Pushing Back the Shadow

Another day to wait until the prompt comes.  Here is a photo that one of my boys took last summer.

Gratitude List:
1. The hymn sing at Freiman Stoltzfus’s Gallery last night.  We sat on wooden benches like in a Mennonite meetinghouse.  The music was palpable; I think I could taste it, smell it, see the colors of it washing against the walls catching the rich brilliance of Freiman’s paintings.  It is still clinging to me this morning.  All those voices, harmonies. Strangers and friends giving our voices to each other.  I don’t know how to explain why this is so, but it seemed like a healing act, like sound therapy for a hurting world, pushing back the vicious shadow.
2. All the humming that happens in my house.  Yesterday, Jon was changing laundry in the basement, and I could hear him humming through the floorboards.  At the same time, a boy was humming to himself while he read back issues of This Old House.  The other boy was making a fanciful helicopter of Legos, and humming a third thing to himself.
3. The twin red maples near that one industrial plant on Route 30.  Every day I pass them twice.  All the other trees have either dropped their leaves completely, or left the season of brilliance behind.  Not these folks.  Their shades of scarlet and orange pulse and shimmer, especially in these grey days.

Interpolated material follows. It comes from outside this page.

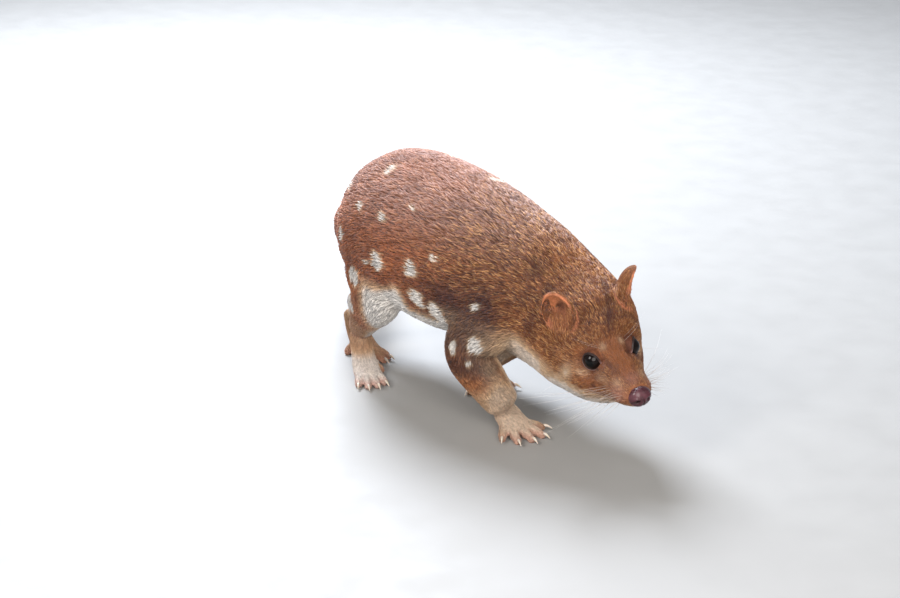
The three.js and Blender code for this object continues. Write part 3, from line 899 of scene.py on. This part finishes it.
def skin_finish():
    finish = Finish("skin under the coat", Specular_IOR_Level=0.22, Subsurface_Weight=0.06)
    finish.set("Subsurface Radius", (0.004, 0.0015, 0.001))
    place = finish.place()
    strands = finish.noise(finish.stretched(place, (260, 1100, 1100)), 1.0, 3)
    pores = finish.noise(place, 1700, 3)
    lot = finish.noise(place, 900, 2)
    finish.set("Base Color", coat_colour(finish, place, strands * 0.5, lot))
    finish.set("Roughness", finish.ramp(pores, 0.3, 0.7, 0.5, 0.72))
    finish.relief(strands + 0.5 * pores, 0.55, 0.0012)
    return finish.material


def eye_finish():
    finish = Finish("dark wet eye", Coat_Roughness=0.02, IOR=1.2)
    rings = finish.noise(finish.attribute("local", "Vector"), 1800, 4)
    away = finish.attribute("away")
    iris = finish.mix(finish.ramp(rings, 0.35, 0.7), (0.004, 0.003, 0.003), (0.011, 0.006, 0.005))
    edge = finish.mix(finish.ramp(away, 0.86, 0.97), iris, (0.02, 0.012, 0.010))
    finish.set("Base Color", finish.mix(finish.ramp(away, 0.30, 0.42), (0.002, 0.002, 0.002), edge))
    finish.set("Roughness", finish.ramp(rings, 0.2, 0.8, 0.05, 0.09))
    finish.set("Coat Weight", finish.ramp(away, 0.0, 1.2, 0.16, 0.08))
    return finish.material


def lid_finish():
    finish = Finish("bare lid margin", Specular_IOR_Level=0.3)
    grain = finish.noise(finish.place(), 2600, 3)
    colour = finish.mix(finish.ramp(grain, 0.3, 0.7), (0.012, 0.008, 0.008), (0.035, 0.018, 0.016))
    finish.set("Base Color", finish.mix(finish.attribute("lower"), colour, (0.60, 0.33, 0.29)))
    finish.set("Roughness", finish.ramp(grain, 0.3, 0.7, 0.28, 0.5))
    finish.relief(grain, 0.4, 0.0003)
    return finish.material


def nose_finish():
    finish = Finish("wet nose leather", Coat_Roughness=0.14, Specular_IOR_Level=0.35)
    place = finish.place()
    values = {"Vector": place, "Scale": 1500}
    cells = finish.node("ShaderNodeTexVoronoi", {"feature": "DISTANCE_TO_EDGE"}, values)
    patch = finish.noise(place, 260, 2)
    painted_recess_shade = finish.attribute("painted_recess_shade")
    colour = finish.mix(finish.ramp(patch, 0.35, 0.65), (0.045, 0.009, 0.014), (0.085, 0.020, 0.030))
    # Painted shade, near black, in the nostrils and down the groove
    finish.set("Base Color", finish.mix(painted_recess_shade, colour, (0.010, 0.003, 0.003)))
    finish.set("Roughness", finish.ramp(patch, 0.3, 0.7, 0.24, 0.40))
    finish.set("Coat Weight", finish.ramp(painted_recess_shade, 0.0, 1.0, 0.40, 0.05))
    finish.relief(finish.ramp(cells, 0.0, 0.25), 0.35, 0.0002)
    return finish.material


def claw_finish():
    finish = Finish("pale horn", Subsurface_Weight=0.15, Specular_IOR_Level=0.5)
    place = finish.place()
    grain = finish.noise(finish.stretched(place, (400, 400, 2400)), 1.0, 3)
    colour = finish.mix(finish.noise(place, 320, 1), (0.55, 0.42, 0.33), (0.72, 0.62, 0.52))
    finish.set("Base Color", finish.mix(finish.ramp(grain, 0.45, 0.75, 0.0, 0.5), colour, (0.40, 0.25, 0.18)))
    finish.set("Roughness", finish.ramp(grain, 0.3, 0.7, 0.25, 0.42))
    finish.relief(grain, 0.25, 0.0002)
    return finish.material


def whisker_finish():
    finish = Finish("whisker", Specular_IOR_Level=0.5)
    grain = finish.noise(finish.place(), 500, 1)
    colour = finish.mix(finish.attribute("along"), (0.30, 0.20, 0.15), (0.86, 0.83, 0.80))
    finish.set("Base Color", finish.mix(finish.ramp(grain, 0.4, 0.6, 0.0, 0.25), colour, (0.6, 0.5, 0.42)))
    finish.set("Roughness", finish.ramp(grain, 0.3, 0.7, 0.3, 0.45))
    return finish.material


# Skin and coat. Two amounts that smooth a form without shrinking it, and how many rounds it gets
KEEP_SIZE = (0.5, -0.52)
BODY_ROUNDS, EAR_ROUNDS, DEPTH_ROUNDS = 26, 8, 6
SKIN_FACES_KEPT = 0.30
UNWRAP_FACES, UNWRAP_ANGLE, UNWRAP_MARGIN = 9000, 66, 0.003


def finished(piece, material, slot, *nodes):
    """Gives a piece its material, its body, and the nodes that it stands for. The slot is not used."""
    piece.data.materials.clear()
    piece.data.materials.append(material)
    piece.data.polygons.foreach_set("use_smooth", np.ones(len(piece.data.polygons), bool))
    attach(piece, "root")
    if nodes:
        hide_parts(*nodes)


def make_skin():
    """One closed, smoothed skin over every form: the face is worked in, and the coat's depth drawn in."""
    skin = add_object("skin", rough_mesh("skin", flesh_forms()))
    cells = skin.modifiers.new("one skin", "REMESH")
    cells.mode = "VOXEL"
    cells.voxel_size = VOXEL / 1000
    mesh = settle(skin)
    drop_scraps(mesh)

    points, edges = points_of(mesh), edges_of(mesh)
    plain, light = (smoothed(points, edges, rounds, KEEP_SIZE) for rounds in (BODY_ROUNDS, EAR_ROUNDS))
    ears = [np.linalg.norm((points - ear_place(side)) @ ear_turn(side) / EAR_HALF, axis=1) for side in SIDES]
    points = plain + (light - plain) * (1 - soft(np.min(ears, 0), 1.1, 1.4))[:, None]
    set_points(mesh, points)
    normals = normals_of(mesh)
    points += normals * face_relief(points)[:, None]
    _, values, _, _ = lie_of_coat(points)
    depth = smoothed(values[:, 1], edges, DEPTH_ROUNDS)
    points -= normals * depth[:, None]
    points[:, 2] = np.maximum(points[:, 2], SKIN_FLOOR)
    set_points(mesh, seat_eyes(points))

    back = -in_head(points)[:, 0]
    fine = np.maximum(1 - soft(back, 70, 100), 1 - soft(points[:, 2], 25, 40)) >= 0.5
    group = skin.vertex_groups.new(name="body")
    for share, some in ((0.1, fine), (1.0, ~fine)):
        group.add(np.where(some)[0].tolist(), share, "REPLACE")
    slim = skin.modifiers.new("fewer faces", "DECIMATE")
    slim.vertex_group = "body"
    slim.ratio = SKIN_FACES_KEPT
    settle(skin)
    skin.vertex_groups.clear()
    return skin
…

The dryads seem to have something to tell us.
4. Yesterday I read about a woman–an American–who gathered baby carriers and took them to Macedonia, where she waits for the ferry from Lesbos and fits them on families with babies and toddlers.  She spoke of the relief in the eyes of parents who now had free hands to care for their older children, of the father who could not stop kissing the tiny head now tucked safely beneath his chin.  Bless the helpers.
5. The peacemakers are rising.

Join hands.  Rise up.  Walk in Love.

The Peacemakers are Rising

No prompt again this morning.  I can forgive him–I am sometimes a little behind, too.

Here’s a Gratitude List:
1. The helpers, people who dive in to rescue the refugees from their boats, who help to resettle people here, who offer a bottle of water, a piece of fruit, an encouraging word.
2. The rising clamor of voices calling for peaceful solutions and responses.  The peacemakers are rising.
3. The student who came to me for help in redrafting her college entrance exam–she wants to become a nurse so she can have skills to offer in places around the world where people are suffering.
4. Love.  It casts out fear.
5. Again, that fantastic formation of starlings that wheels and swirls above the hollow.  We can create a beautiful dance, too, when we fly together.

Let’s raise our voices in the name of Compassion, Beauty, and Peace.